Similarly, the current pro-statehood party majority in power under the territorial governing regime in Puerto Rico conducted two political status referenda in 2012 and 2017. In each of these two status votes, a majority twice has expressed a preference for transition to statehood to achieve fully equal rights of national citizenship.

The body politic of Guam, NMI and USVI, respectively, have not yet achieved democratic majority rule expressing a preference on future status, through an applicable constitutional process of self-determination. Those three territories are still engaged in weighing the relative efficacy of seeking “autonomy” for the local regime of territorial government, on one hand, and equal rights through statehood or integration into a state, on the other hand.

The government of American Samoa would appear to prefer the status quo. Because the status quo is under attack by lawyers for suitors, Congress should consult with territorial leaders about the efficacy of a federal statute giving nationals from that territory who establish legal residence in a state the same status as nationals with “Balzac citizenship” from other unincorporated territories who move to a state.

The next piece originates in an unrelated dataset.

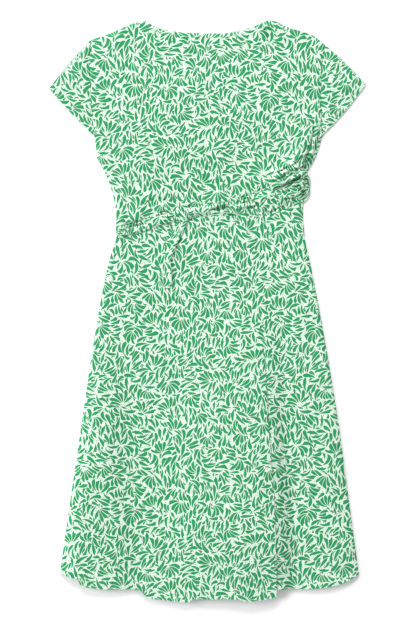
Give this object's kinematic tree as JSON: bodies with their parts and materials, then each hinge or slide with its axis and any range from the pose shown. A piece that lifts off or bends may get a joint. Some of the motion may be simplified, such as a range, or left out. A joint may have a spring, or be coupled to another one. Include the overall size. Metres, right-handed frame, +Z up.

For Puerto Rico, virtual incorporation under the 14th Amendment pursuant the Fitisemanu ruling, for purposes of constitutional citizenship without a binding commitment to statehood based on self-determination, does not ensure fully equal rights of national citizenship. Indeed, a vested right to constitutional citizenship, without a path to equal rights under all provisions of the U.S. Constitution, could make permanent territorial status based on denial of equality the new status quo.

Accordingly, actual enforcement of the Fitisemanu ruling would be not only a set-back, but aggressively undermines orderly self-determination to secure equal rights of nationality and citizenship for the patriotic and loyal American citizens of American Samoa, Guam, Puerto Rico, NMI and USVI.